Start DATASET EXCERPT
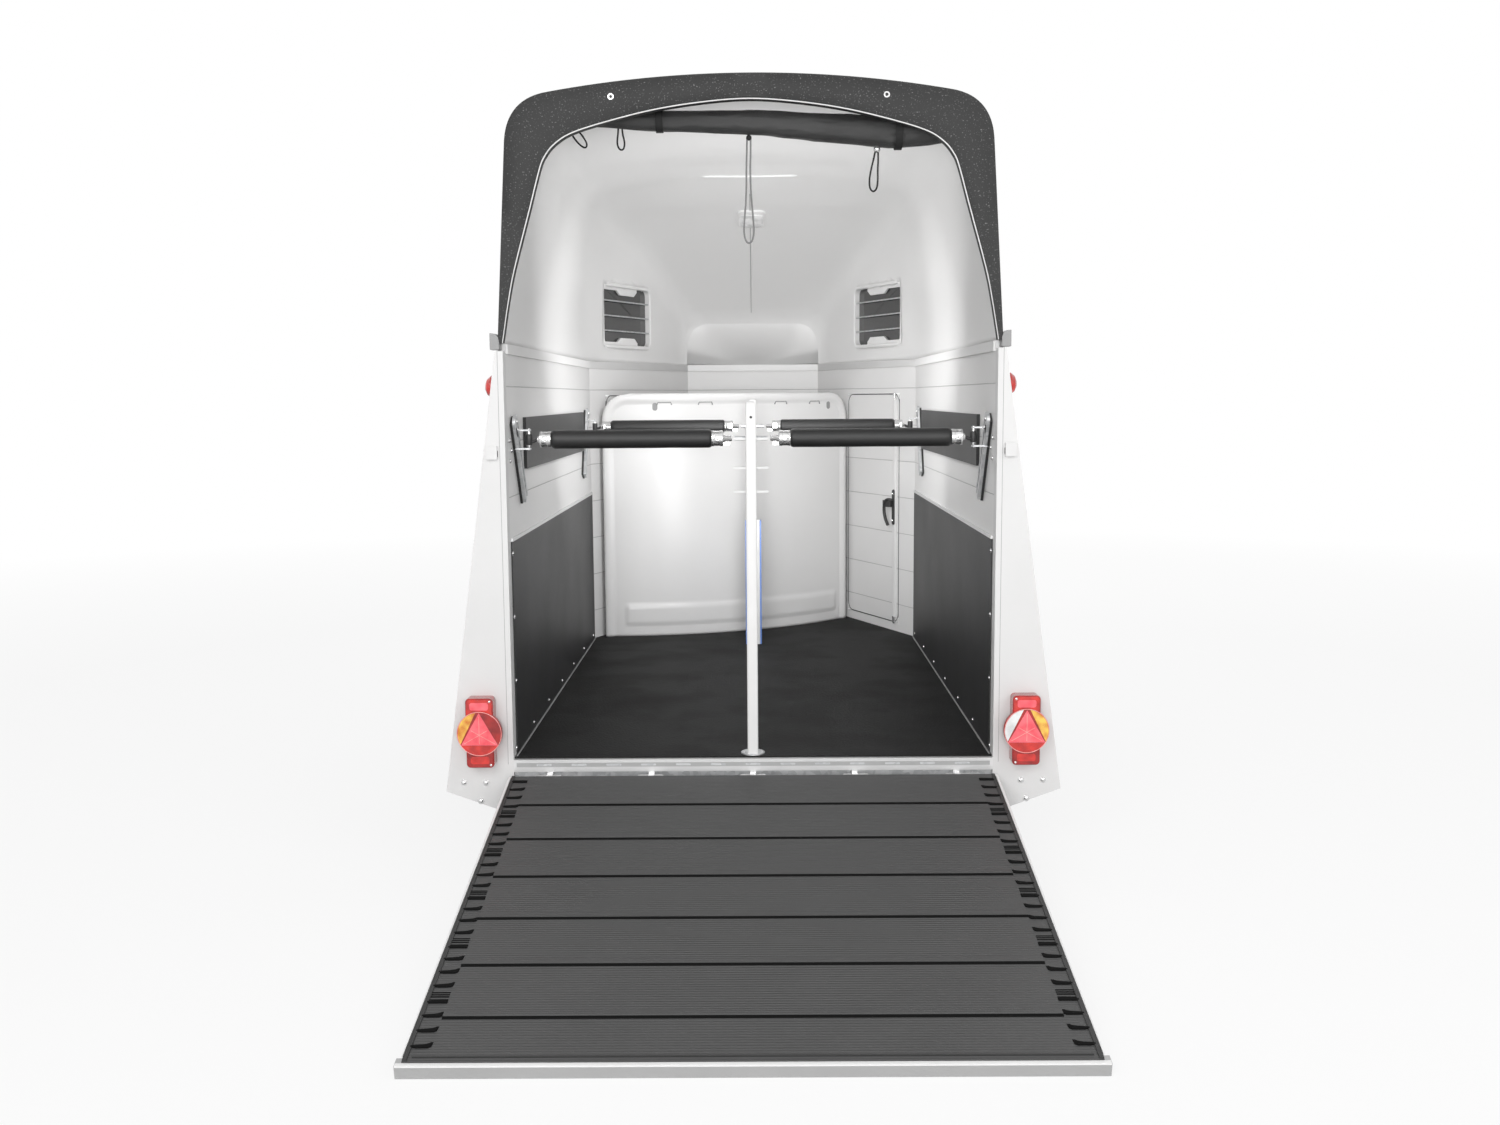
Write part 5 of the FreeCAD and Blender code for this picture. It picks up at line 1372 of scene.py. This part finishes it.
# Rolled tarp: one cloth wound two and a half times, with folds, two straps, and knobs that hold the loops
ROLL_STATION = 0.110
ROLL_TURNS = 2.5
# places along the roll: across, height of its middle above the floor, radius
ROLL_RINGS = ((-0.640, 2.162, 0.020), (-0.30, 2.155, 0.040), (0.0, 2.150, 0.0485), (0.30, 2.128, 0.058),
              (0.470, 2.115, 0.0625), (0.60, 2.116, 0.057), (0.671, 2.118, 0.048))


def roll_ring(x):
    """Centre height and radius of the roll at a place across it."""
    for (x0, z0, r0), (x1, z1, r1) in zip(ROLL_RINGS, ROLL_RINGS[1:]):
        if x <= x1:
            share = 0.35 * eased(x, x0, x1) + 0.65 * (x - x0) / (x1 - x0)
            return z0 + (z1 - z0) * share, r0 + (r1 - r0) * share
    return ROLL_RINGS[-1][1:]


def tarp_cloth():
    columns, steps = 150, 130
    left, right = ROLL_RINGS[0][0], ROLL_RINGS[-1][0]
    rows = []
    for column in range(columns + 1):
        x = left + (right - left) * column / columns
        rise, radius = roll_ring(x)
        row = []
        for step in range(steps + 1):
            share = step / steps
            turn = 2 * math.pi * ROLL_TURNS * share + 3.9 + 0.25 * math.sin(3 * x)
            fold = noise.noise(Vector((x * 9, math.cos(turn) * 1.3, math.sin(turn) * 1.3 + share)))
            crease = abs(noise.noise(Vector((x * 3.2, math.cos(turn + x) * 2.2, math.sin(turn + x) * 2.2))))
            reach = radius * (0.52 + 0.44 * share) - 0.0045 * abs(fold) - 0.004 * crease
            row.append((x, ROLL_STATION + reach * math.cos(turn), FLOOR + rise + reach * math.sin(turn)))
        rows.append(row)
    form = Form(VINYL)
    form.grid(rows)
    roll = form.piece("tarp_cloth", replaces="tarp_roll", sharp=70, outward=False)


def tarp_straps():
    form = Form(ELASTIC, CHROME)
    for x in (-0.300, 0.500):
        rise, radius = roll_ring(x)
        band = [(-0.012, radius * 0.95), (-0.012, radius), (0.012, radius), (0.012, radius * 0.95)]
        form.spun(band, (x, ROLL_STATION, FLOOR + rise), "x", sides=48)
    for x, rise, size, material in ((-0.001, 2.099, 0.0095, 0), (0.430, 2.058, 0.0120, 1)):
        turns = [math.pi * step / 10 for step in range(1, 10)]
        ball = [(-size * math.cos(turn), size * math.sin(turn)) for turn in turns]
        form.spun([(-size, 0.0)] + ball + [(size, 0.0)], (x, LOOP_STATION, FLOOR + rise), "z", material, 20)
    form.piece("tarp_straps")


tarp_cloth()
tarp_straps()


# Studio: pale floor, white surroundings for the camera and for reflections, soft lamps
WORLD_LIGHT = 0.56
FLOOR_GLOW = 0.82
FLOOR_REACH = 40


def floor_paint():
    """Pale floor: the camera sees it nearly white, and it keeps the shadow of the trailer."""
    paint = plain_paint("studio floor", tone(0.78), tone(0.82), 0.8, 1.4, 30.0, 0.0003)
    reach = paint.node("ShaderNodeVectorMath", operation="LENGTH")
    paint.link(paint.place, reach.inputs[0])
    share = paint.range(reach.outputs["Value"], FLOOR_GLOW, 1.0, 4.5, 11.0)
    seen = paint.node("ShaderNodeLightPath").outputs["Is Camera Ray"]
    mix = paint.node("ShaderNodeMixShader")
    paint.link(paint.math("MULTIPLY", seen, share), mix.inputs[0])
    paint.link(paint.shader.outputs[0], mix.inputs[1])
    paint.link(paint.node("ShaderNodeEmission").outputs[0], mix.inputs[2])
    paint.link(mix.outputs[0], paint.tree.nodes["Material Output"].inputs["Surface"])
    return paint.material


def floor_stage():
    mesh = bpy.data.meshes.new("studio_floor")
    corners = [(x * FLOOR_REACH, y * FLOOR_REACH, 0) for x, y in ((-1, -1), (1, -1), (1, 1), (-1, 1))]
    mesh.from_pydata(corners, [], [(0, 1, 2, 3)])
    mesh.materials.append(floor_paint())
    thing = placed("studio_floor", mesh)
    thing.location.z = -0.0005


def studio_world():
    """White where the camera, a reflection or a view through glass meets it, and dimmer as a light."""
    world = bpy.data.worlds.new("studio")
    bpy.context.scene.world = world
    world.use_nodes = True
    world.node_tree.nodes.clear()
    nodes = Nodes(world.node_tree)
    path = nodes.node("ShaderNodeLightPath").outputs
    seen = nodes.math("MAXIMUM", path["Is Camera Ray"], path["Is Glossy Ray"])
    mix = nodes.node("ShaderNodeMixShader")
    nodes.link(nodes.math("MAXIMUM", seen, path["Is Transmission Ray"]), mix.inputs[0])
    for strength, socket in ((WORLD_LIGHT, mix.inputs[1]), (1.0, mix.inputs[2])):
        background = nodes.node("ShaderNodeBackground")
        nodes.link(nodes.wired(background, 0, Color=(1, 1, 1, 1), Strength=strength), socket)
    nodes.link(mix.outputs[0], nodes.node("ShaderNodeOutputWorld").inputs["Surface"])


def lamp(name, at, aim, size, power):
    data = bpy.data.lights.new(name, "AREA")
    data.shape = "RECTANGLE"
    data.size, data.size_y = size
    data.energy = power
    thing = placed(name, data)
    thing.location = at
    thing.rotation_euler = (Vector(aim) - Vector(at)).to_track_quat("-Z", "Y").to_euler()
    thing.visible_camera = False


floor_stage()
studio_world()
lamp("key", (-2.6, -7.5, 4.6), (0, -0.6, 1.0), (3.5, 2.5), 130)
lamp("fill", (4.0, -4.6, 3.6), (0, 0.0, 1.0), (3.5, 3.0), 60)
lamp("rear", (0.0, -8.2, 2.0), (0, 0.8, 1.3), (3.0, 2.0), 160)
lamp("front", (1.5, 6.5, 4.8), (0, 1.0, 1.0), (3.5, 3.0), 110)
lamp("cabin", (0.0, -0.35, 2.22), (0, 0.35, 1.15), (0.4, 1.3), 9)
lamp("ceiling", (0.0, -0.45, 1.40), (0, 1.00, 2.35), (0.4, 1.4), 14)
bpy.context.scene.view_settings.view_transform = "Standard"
End DATASET EXCERPT
_WHAT THE TASK REQUIRES_
Go through the listing above and restate it word for word.

_OUTPUT FOR THIS TASK_
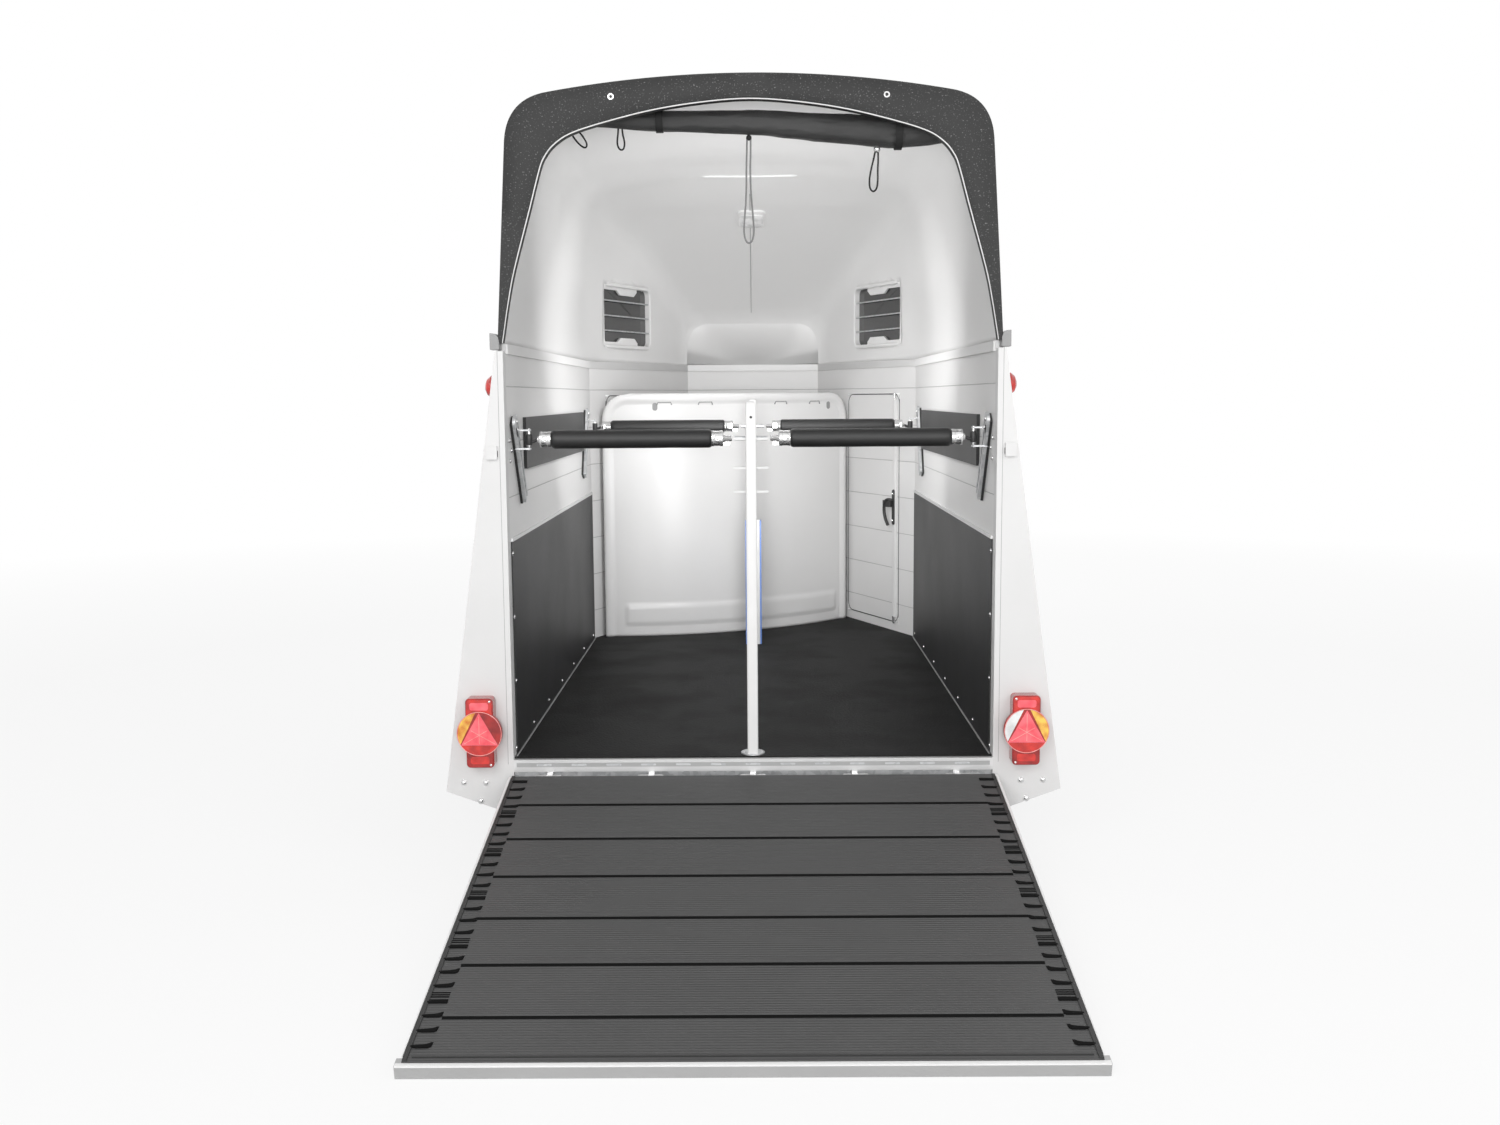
Write part 5 of the FreeCAD and Blender code for this picture. It picks up at line 1372 of scene.py. This part finishes it.
# Rolled tarp: one cloth wound two and a half times, with folds, two straps, and knobs that hold the loops
ROLL_STATION = 0.110
ROLL_TURNS = 2.5
# places along the roll: across, height of its middle above the floor, radius
ROLL_RINGS = ((-0.640, 2.162, 0.020), (-0.30, 2.155, 0.040), (0.0, 2.150, 0.0485), (0.30, 2.128, 0.058),
              (0.470, 2.115, 0.0625), (0.60, 2.116, 0.057), (0.671, 2.118, 0.048))


def roll_ring(x):
    """Centre height and radius of the roll at a place across it."""
    for (x0, z0, r0), (x1, z1, r1) in zip(ROLL_RINGS, ROLL_RINGS[1:]):
        if x <= x1:
            share = 0.35 * eased(x, x0, x1) + 0.65 * (x - x0) / (x1 - x0)
            return z0 + (z1 - z0) * share, r0 + (r1 - r0) * share
    return ROLL_RINGS[-1][1:]


def tarp_cloth():
    columns, steps = 150, 130
    left, right = ROLL_RINGS[0][0], ROLL_RINGS[-1][0]
    rows = []
    for column in range(columns + 1):
        x = left + (right - left) * column / columns
        rise, radius = roll_ring(x)
        row = []
        for step in range(steps + 1):
            share = step / steps
            turn = 2 * math.pi * ROLL_TURNS * share + 3.9 + 0.25 * math.sin(3 * x)
            fold = noise.noise(Vector((x * 9, math.cos(turn) * 1.3, math.sin(turn) * 1.3 + share)))
            crease = abs(noise.noise(Vector((x * 3.2, math.cos(turn + x) * 2.2, math.sin(turn + x) * 2.2))))
            reach = radius * (0.52 + 0.44 * share) - 0.0045 * abs(fold) - 0.004 * crease
            row.append((x, ROLL_STATION + reach * math.cos(turn), FLOOR + rise + reach * math.sin(turn)))
        rows.append(row)
    form = Form(VINYL)
    form.grid(rows)
    roll = form.piece("tarp_cloth", replaces="tarp_roll", sharp=70, outward=False)


def tarp_straps():
    form = Form(ELASTIC, CHROME)
    for x in (-0.300, 0.500):
        rise, radius = roll_ring(x)
        band = [(-0.012, radius * 0.95), (-0.012, radius), (0.012, radius), (0.012, radius * 0.95)]
        form.spun(band, (x, ROLL_STATION, FLOOR + rise), "x", sides=48)
    for x, rise, size, material in ((-0.001, 2.099, 0.0095, 0), (0.430, 2.058, 0.0120, 1)):
        turns = [math.pi * step / 10 for step in range(1, 10)]
        ball = [(-size * math.cos(turn), size * math.sin(turn)) for turn in turns]
        form.spun([(-size, 0.0)] + ball + [(size, 0.0)], (x, LOOP_STATION, FLOOR + rise), "z", material, 20)
    form.piece("tarp_straps")


tarp_cloth()
tarp_straps()


# Studio: pale floor, white surroundings for the camera and for reflections, soft lamps
WORLD_LIGHT = 0.56
FLOOR_GLOW = 0.82
FLOOR_REACH = 40


def floor_paint():
    """Pale floor: the camera sees it nearly white, and it keeps the shadow of the trailer."""
    paint = plain_paint("studio floor", tone(0.78), tone(0.82), 0.8, 1.4, 30.0, 0.0003)
    reach = paint.node("ShaderNodeVectorMath", operation="LENGTH")
    paint.link(paint.place, reach.inputs[0])
    share = paint.range(reach.outputs["Value"], FLOOR_GLOW, 1.0, 4.5, 11.0)
    seen = paint.node("ShaderNodeLightPath").outputs["Is Camera Ray"]
    mix = paint.node("ShaderNodeMixShader")
    paint.link(paint.math("MULTIPLY", seen, share), mix.inputs[0])
    paint.link(paint.shader.outputs[0], mix.inputs[1])
    paint.link(paint.node("ShaderNodeEmission").outputs[0], mix.inputs[2])
    paint.link(mix.outputs[0], paint.tree.nodes["Material Output"].inputs["Surface"])
    return paint.material


def floor_stage():
    mesh = bpy.data.meshes.new("studio_floor")
    corners = [(x * FLOOR_REACH, y * FLOOR_REACH, 0) for x, y in ((-1, -1), (1, -1), (1, 1), (-1, 1))]
    mesh.from_pydata(corners, [], [(0, 1, 2, 3)])
    mesh.materials.append(floor_paint())
    thing = placed("studio_floor", mesh)
    thing.location.z = -0.0005


def studio_world():
    """White where the camera, a reflection or a view through glass meets it, and dimmer as a light."""
    world = bpy.data.worlds.new("studio")
    bpy.context.scene.world = world
    world.use_nodes = True
    world.node_tree.nodes.clear()
    nodes = Nodes(world.node_tree)
    path = nodes.node("ShaderNodeLightPath").outputs
    seen = nodes.math("MAXIMUM", path["Is Camera Ray"], path["Is Glossy Ray"])
    mix = nodes.node("ShaderNodeMixShader")
    nodes.link(nodes.math("MAXIMUM", seen, path["Is Transmission Ray"]), mix.inputs[0])
    for strength, socket in ((WORLD_LIGHT, mix.inputs[1]), (1.0, mix.inputs[2])):
        background = nodes.node("ShaderNodeBackground")
        nodes.link(nodes.wired(background, 0, Color=(1, 1, 1, 1), Strength=strength), socket)
    nodes.link(mix.outputs[0], nodes.node("ShaderNodeOutputWorld").inputs["Surface"])


def lamp(name, at, aim, size, power):
    data = bpy.data.lights.new(name, "AREA")
    data.shape = "RECTANGLE"
    data.size, data.size_y = size
    data.energy = power
    thing = placed(name, data)
    thing.location = at
    thing.rotation_euler = (Vector(aim) - Vector(at)).to_track_quat("-Z", "Y").to_euler()
    thing.visible_camera = False


floor_stage()
studio_world()
lamp("key", (-2.6, -7.5, 4.6), (0, -0.6, 1.0), (3.5, 2.5), 130)
lamp("fill", (4.0, -4.6, 3.6), (0, 0.0, 1.0), (3.5, 3.0), 60)
lamp("rear", (0.0, -8.2, 2.0), (0, 0.8, 1.3), (3.0, 2.0), 160)
lamp("front", (1.5, 6.5, 4.8), (0, 1.0, 1.0), (3.5, 3.0), 110)
lamp("cabin", (0.0, -0.35, 2.22), (0, 0.35, 1.15), (0.4, 1.3), 9)
lamp("ceiling", (0.0, -0.45, 1.40), (0, 1.00, 2.35), (0.4, 1.4), 14)
bpy.context.scene.view_settings.view_transform = "Standard"